60For the destruction of the enemy, the King should cause the banner to be erected in such a manner as to point to the city of the enemy with its tip the banner being surrounded by the citizens who bow their heads in homage and who invoke it with fruits, curd, ghee, fried grains, honey and flowers in their hands.
61The raising of the Banner is auspicious when it is neither too slow, nor too fast, not shaky, and when its garlands, decorations and ornaments are not spoiled. If otherwise, it forebodes evil; and the royal preceptor should mitigate it through expiatory ceremonies.

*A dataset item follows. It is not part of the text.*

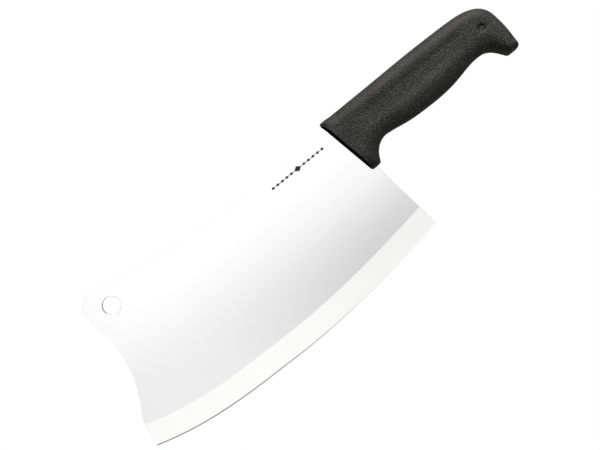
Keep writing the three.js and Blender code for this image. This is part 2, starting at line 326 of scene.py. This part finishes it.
def plate_triangles(edge, outline, holes):
    """The plate seen flat: its points, and the triangles between them."""
    boundary = np.vstack([edge[:-1], outline[:-1]])
    loops = [boundary] + [hole[:-1] for hole in holes]
    points = np.vstack(loops + [loose_points(edge, outline, holes)])
    segments = []
    first = 0
    for loop in loops:
        count = len(loop)
        segments += [(first + i, first + (i + 1) % count) for i in range(count)]
        first += count
    result = delaunay_2d_cdt([Vector(point) for point in points], segments, [], 1, 1e-5)
    flat = np.array([tuple(point) for point in result[0]])
    triangles = np.array([face for face in result[2]])
    kept = inside_steel(flat[triangles].mean(1), boundary, holes)
    return flat, triangles[kept]


def make_blade(material):
    edge = cutting_edge()
    outline = plate_outline()
    holes = [circle(*HANG_HOLE)] + [
        circle(x, (TANG_TOP + TANG_BOTTOM) / 2, TANG_HOLE_RADIUS) for x in TANG_HOLES
    ]
    flat, triangles = plate_triangles(edge, outline, holes)
    height = steel_height(flat, edge, outline, holes)
    upper = np.column_stack([flat, height])
    lower = np.column_stack([flat, -height])
    count = len(flat)
    faces = [tuple(int(v) for v in face) for face in triangles]
    faces += [tuple(int(v) + count for v in face[::-1]) for face in triangles]
    directed = {(face[i], face[(i + 1) % 3]) for face in triangles.tolist() for i in range(3)}
    for start, end in directed:
        if (end, start) not in directed:
            faces.append((end, start, start + count, end + count))
    piece = new_piece("cleaver_blade", place(np.vstack([upper, lower])), faces, material)
    into_bevel = BEVEL_WIDTH + 0.2 - distance_to(edge, flat)
    mark_points(piece, "ground", np.tile(smoothstep(into_bevel, 0.0, 0.4), 2))
    # Painted shade: the hanging hole's wall and its rim are marked here to be coloured dark
    mark_points(piece, "hole_wall_shade", np.tile(distance_to(holes[0], flat) < 0.02, 2))
    tidy_mesh(piece.data)
    mark_sharp(piece.data, STEEL_SHARP)
    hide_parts("blade")


def tidy_mesh(mesh):
    """Drops unused points and turns every face outwards."""
    work = bmesh.new()
    work.from_mesh(mesh)
    loose = [vertex for vertex in work.verts if not vertex.link_faces]
    bmesh.ops.delete(work, geom=loose, context="VERTS")
    bmesh.ops.recalc_face_normals(work, faces=work.faces)
    work.to_mesh(mesh)
    work.free()


# ---------------------------------------------------------------- handle


def rung(start, end, round_steps, side_steps):
    """Points straight across the handle, closely stepped in both roundings."""
    length = float(np.hypot(*(end - start)))
    near = min(GRIP_ROUND, 0.36 * length)
    far = min(BELLY_ROUND, 0.46 * length)
    shares = 1 - np.cos(np.linspace(0, math.pi / 2, round_steps + 1)[:-1])
    middle = np.linspace(near, length - far, side_steps + 1)
    places = np.r_[near * shares, middle, length - far * shares[::-1]]
    return start + (places / length)[:, None] * (end - start)


def groove_depth(x, y):
    along = smoothstep(x, *GROOVE_START) * (1 - smoothstep(x, *GROOVE_STOP))
    across = smoothstep(y, *GROOVE_LOWER) * (1 - smoothstep(y, *GROOVE_UPPER))
    return GROOVE_DEPTH * along * across


def dimple_depth(x, y):
    """A round pit with a soft rim near the butt."""
    out = np.hypot(x - DIMPLE[0], y - DIMPLE[1])
    pit = 1 - smoothstep(out, 0.55 * DIMPLE_RADIUS, 0.95 * DIMPLE_RADIUS)
    rim = 1 - smoothstep(out, DIMPLE_RADIUS, DIMPLE_RIM)
    return DIMPLE_DEPTH * (0.85 * pit + 0.15 * rim)


def fullness(x):
    """The handle's thickness at a place, as a share of its fullest thickness."""
    return 1 - THINNING * (1 - np.sin(math.pi * np.clip(x / GRIP_LENGTH, 0, 1)))


def grip_sheet(round_steps=14, side_steps=60):
    """One side of the handle as rows of points from its back to its belly."""
    back, belly = chain(BACK), chain(BELLY)
    front = np.array([back[0], belly[0]])
    tip = np.array([back[-1], belly[-1]])
    rows, feet = [], []
    for start, end in zip(back, belly):
        row = rung(start, end, round_steps, side_steps)
        below, above = distance_to(back, row), distance_to(belly, row)
        room = np.minimum(below, above).max()
        across = rounded(below / min(GRIP_ROUND, 0.8 * room)) * rounded(above / min(BELLY_ROUND, 0.95 * room))
        behind_front = distance_to(front, row)
        rise = across * rounded(distance_to(tip, row) / HOOK_ROUND)
        edge = FRONT_ROUND * (1 - rounded(behind_front / FRONT_ROUND))
        height = GRIP_HALF - GRIP_ROUND * (1 - rise) - edge * rise
        lean = FRONT_LEAN * (height / GRIP_HALF) * np.clip(1 - behind_front / LEAN_FADE, 0, None)
        x, y = row.T
        z = height * fullness(x) - groove_depth(x, y) - dimple_depth(x, y)
        rows.append(np.column_stack([x + lean, y, z]))
        feet.append(np.column_stack([x, y, np.zeros(len(x))]))
    return np.array(rows), np.array(feet)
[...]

62-66The wise declare that, there is great danger in store for the King if a carcass-eating bird, owl, dove, crow or vulture sits on the Banner. If it be a blue jay, the danger is for the Yuvaraja; an eagle sitting on it, will deprive the King of his eyes. The King will die if the umbrella on the banner breaks or falls down If honey-bees cling to it, there will be danger from thieves; a meteor falling on it augurs the preceptor’s death; a lightning, that of the queen. The fall of a flag denotes the queen’s death, while that of an ornament augurs drought. If the staff should break in the middle, top and bottom, the ministers, the King and the citizens will respectively meet with their end. When the staff is covered with smoke, there is danger from fire; when with darkness, mental aberration will be the result. The ministers will be destroyed if the figures of the snakes fall or break. If portents are observed in the north and other quarters, Brahmins and other castes will suffer. If any of the staffs called ‘Indra’s daughters’ break, courtesans will die If the ropes should give way children will suffer. If the prop at the bottom breaks, it indicates trouble to the King’s mother. Whatever good or bad is done by boys or actors will have corresponding effects.
67After worshipping the erected Banner of Indra for four days, the King should cause it to be removed on the 5th day in the presence of his ministers for the prosperity of his army.
68If a king observes this vow established by Uparichandra Vasu and followed by other kings, without any break, he will not have any trouble from his enemies.